Take the data below and copy exactly the lines starting at the one with "Continue the OpenSCAD" and finishing at the one with "return side +", both included.
++++ Listed records ++++
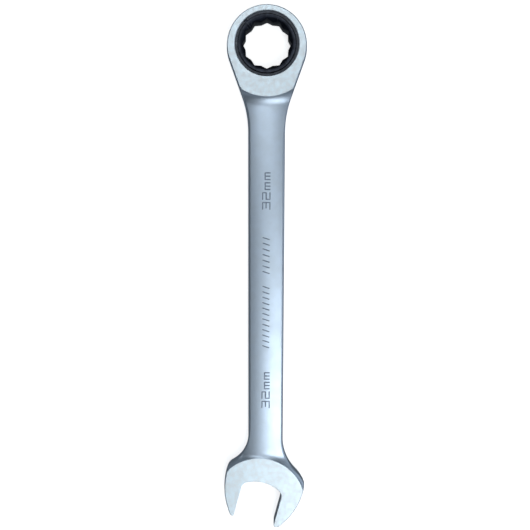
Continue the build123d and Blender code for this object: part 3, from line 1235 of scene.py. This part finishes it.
++++
++++ Listed records ++++
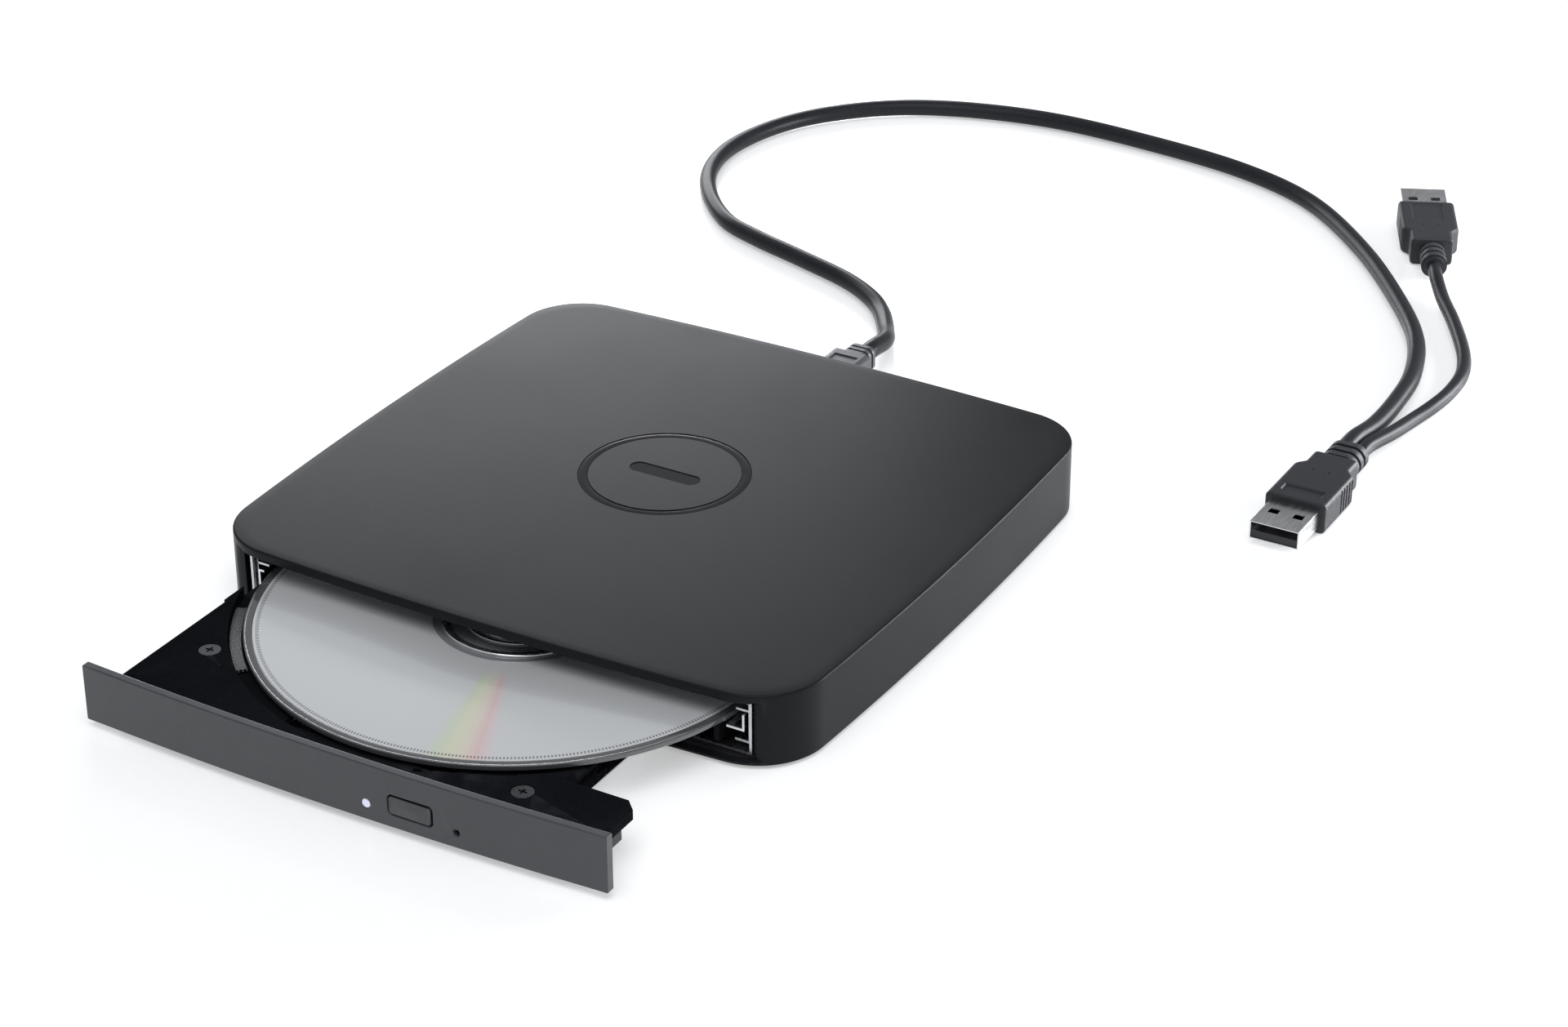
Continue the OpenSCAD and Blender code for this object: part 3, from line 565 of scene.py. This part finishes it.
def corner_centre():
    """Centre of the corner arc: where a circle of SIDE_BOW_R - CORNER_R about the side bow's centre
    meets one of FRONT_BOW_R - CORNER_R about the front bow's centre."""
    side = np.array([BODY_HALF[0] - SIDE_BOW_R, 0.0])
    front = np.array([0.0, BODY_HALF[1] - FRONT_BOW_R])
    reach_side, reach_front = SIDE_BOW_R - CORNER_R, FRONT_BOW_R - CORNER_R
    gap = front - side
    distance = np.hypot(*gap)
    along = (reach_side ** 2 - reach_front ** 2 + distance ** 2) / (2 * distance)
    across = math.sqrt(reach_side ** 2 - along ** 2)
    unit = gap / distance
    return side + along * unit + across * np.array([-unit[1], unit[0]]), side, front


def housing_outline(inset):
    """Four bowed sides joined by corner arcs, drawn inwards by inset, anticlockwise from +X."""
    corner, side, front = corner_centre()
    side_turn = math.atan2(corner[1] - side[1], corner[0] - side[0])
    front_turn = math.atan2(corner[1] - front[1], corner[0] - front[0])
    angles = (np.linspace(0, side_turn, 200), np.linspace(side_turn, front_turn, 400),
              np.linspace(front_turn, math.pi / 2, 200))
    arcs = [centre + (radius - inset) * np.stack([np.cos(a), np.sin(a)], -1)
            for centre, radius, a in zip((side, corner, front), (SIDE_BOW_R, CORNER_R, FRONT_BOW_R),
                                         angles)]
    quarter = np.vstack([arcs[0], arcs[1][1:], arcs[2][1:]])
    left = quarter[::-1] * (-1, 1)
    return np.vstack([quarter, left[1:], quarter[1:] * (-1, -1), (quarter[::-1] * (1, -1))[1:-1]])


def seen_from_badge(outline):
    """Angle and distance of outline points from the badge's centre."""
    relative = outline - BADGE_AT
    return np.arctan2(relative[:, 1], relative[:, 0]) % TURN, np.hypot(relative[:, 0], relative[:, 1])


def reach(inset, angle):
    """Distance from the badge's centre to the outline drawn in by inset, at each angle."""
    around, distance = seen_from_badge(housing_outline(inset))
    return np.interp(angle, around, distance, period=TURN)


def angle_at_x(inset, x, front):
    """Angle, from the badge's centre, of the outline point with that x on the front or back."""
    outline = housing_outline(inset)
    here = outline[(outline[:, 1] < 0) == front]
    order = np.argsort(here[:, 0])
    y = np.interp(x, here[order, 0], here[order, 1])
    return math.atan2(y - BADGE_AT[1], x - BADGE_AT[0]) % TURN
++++
_Output_
Continue the OpenSCAD and Blender code for this object: part 3, from line 565 of scene.py. This part finishes it.
def corner_centre():
    """Centre of the corner arc: where a circle of SIDE_BOW_R - CORNER_R about the side bow's centre
    meets one of FRONT_BOW_R - CORNER_R about the front bow's centre."""
    side = np.array([BODY_HALF[0] - SIDE_BOW_R, 0.0])
    front = np.array([0.0, BODY_HALF[1] - FRONT_BOW_R])
    reach_side, reach_front = SIDE_BOW_R - CORNER_R, FRONT_BOW_R - CORNER_R
    gap = front - side
    distance = np.hypot(*gap)
    along = (reach_side ** 2 - reach_front ** 2 + distance ** 2) / (2 * distance)
    across = math.sqrt(reach_side ** 2 - along ** 2)
    unit = gap / distance
    return side + along * unit + across * np.array([-unit[1], unit[0]]), side, front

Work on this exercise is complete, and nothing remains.